Book Review: When My Brother Was an Aztec
When My Brother Was an Aztec, by Natalie Diaz (2012)
This is a rich poetry collection that I loved spending time with to savor the language. Diaz is both a wonderful storyteller and an imaginative wordsmith. Her poems can be painful, passionate, and funny. Many in this volume focus on her brother--a troubled, meth-addicted war vet--whom she tries to understand as she attempts to conjure--with her words--some meaning for his life, the chaos he causes in hers and, even more, in their parents':
"He thought he was Huitzilopochtli, a god, half-man half-hummingbird. My parents/at his feet, wrecked honeysuckles, he lowered his swordlike mouth,/gorged on them, draining color until their eyebrows whitened. . . . Neighbors were amazed my parents' hearts kept/growing back--It said a lot about my parents, or parents' hearts" ("When My Brother Was an Aztec").

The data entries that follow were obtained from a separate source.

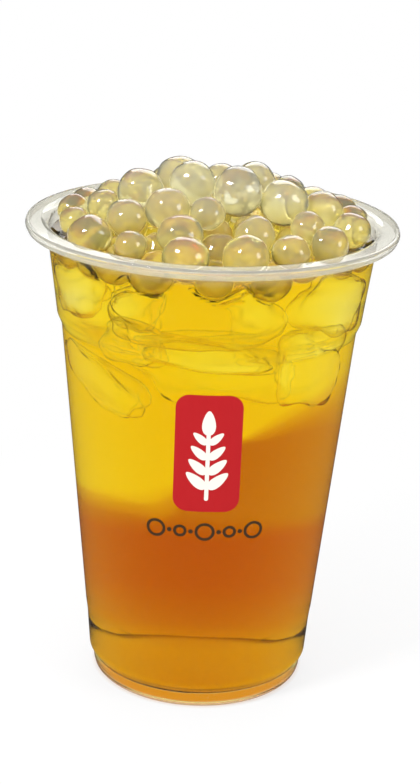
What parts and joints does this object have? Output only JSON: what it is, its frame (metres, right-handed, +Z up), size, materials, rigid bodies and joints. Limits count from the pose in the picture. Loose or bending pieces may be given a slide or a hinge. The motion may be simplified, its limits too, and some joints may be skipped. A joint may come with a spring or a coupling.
{
  "type": "bubble tea",
  "caption": "Clear plastic takeaway cup filled to the brim with iced tea in a yellow and an amber layer, with a heap of white pearls standing above its rolled rim.",
  "frame": {"origin": "centre of the foot ring's resting plane", "axes": "+Z up the cup's axis, -Y towards the printed front, +X to the right seen from the front"},
  "size_m": [0.095, 0.0948, 0.1394],
  "materials": {
    "cup_plastic": "clear, glossy",
    "tea_amber": "clear amber tea",
    "tea_yellow": "clear yellow tea",
    "pearl": "wet, translucent white jelly",
    "ice": "cloudy ice",
    "ink_red": "printed ink, satin",
    "ink_white": "printed ink, satin",
    "ink_brown": "printed ink, satin"
  },
  "bodies": {
    "root": {"cup": "cup_plastic", "tea_lower": "tea_amber", "tea_upper": "tea_yellow", "pearl_heap": "pearl"}
  },
  "joints": []
}
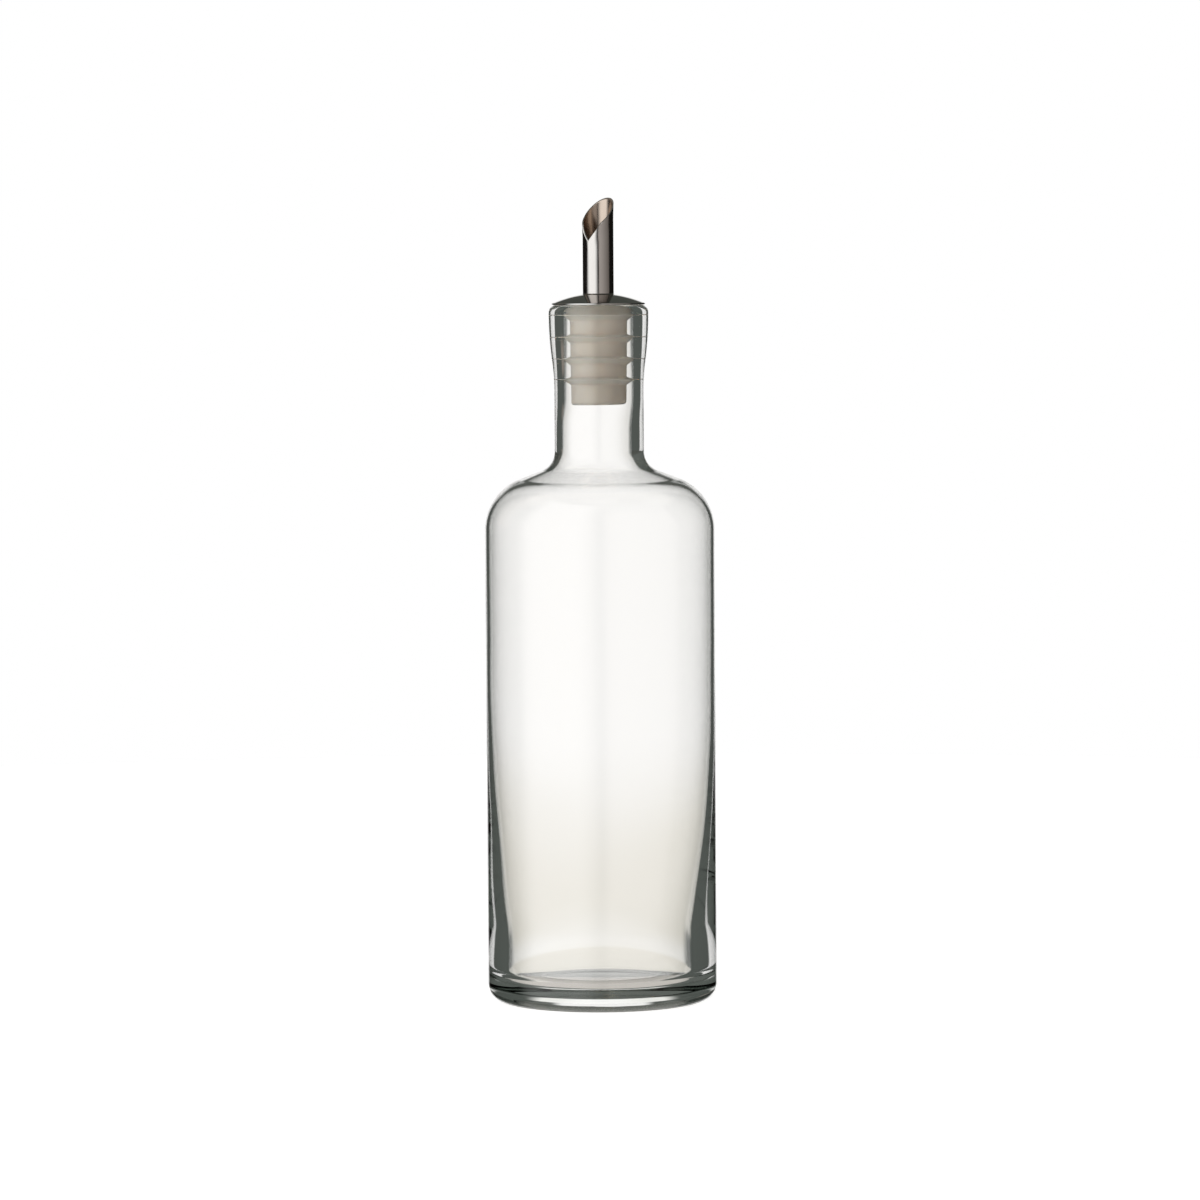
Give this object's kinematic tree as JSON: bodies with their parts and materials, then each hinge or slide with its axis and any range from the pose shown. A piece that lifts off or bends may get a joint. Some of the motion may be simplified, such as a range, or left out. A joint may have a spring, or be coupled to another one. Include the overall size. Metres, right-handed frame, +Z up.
{
  "type": "glass oil bottle",
  "caption": "Clear glass oil bottle with a thick base, rounded shoulder and straight neck, closed by a ribbed soft stopper that holds a steel spout with a slanted mouth.",
  "frame": {"origin": "centre of the base, on the surface the bottle stands on", "axes": "+Z up along the bottle's axis; +X to the right and -Y towards a viewer who sees the spout's mouth open to the left and forwards"},
  "size_m": [0.0734, 0.0734, 0.2574],
  "materials": {
    "clear_glass": "smooth blown glass with slight waviness",
    "frosted_silicone": "frosted translucent",
    "polished_steel": "polished",
    "satin_steel": "satin"
  },
  "bodies": {
    "bottle": {"bottle": "clear_glass"},
    "stopper": {"stopper": "frosted_silicone"},
    "spout": {"spout_tube": "satin_steel", "cap_disc": "polished_steel", "breather_tube": "satin_steel"}
  },
  "joints": [
    {"name": "stopper_pull", "type": "slide", "parent": "bottle", "child": "stopper", "axis": [0, 0, 1], "range_m": [0, 0.05]},
    {"name": "spout_turn", "type": "hinge", "parent": "stopper", "child": "spout", "pos_m": [0, 0, 0.2072], "axis": [0, 0, 1], "continuous": true}
  ]
}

Other poems focus on the poverty of their childhoods on an Indian reservation, on the sensuous joy and vulnerability of her time with lovers, and on cultural appropriation. Throughout, she incorporates characters from Catholicism and various mythologies, sprinkling Spanish words and phrases (some of which I could translate; others I looked up and learned something) and some that I think are Mojave, as she is Mojave, and her bio says that she works on her home reservation "with the last Elder speakers of the Mojave language":
"What if Eve was an Indian/& Adam was never kneaded/from the earth, Eve was Earth/& ribs were her idea all along?/What if Mary was an Indian/& when Gabriel visited her wigwam/she was away at a monthly WIC clinic/receiving eggs, boxed cheese/& peanut butter instead of Jesus?"
This volume moved me, got me thinking, and sometimes made me laugh. I highly recommend it.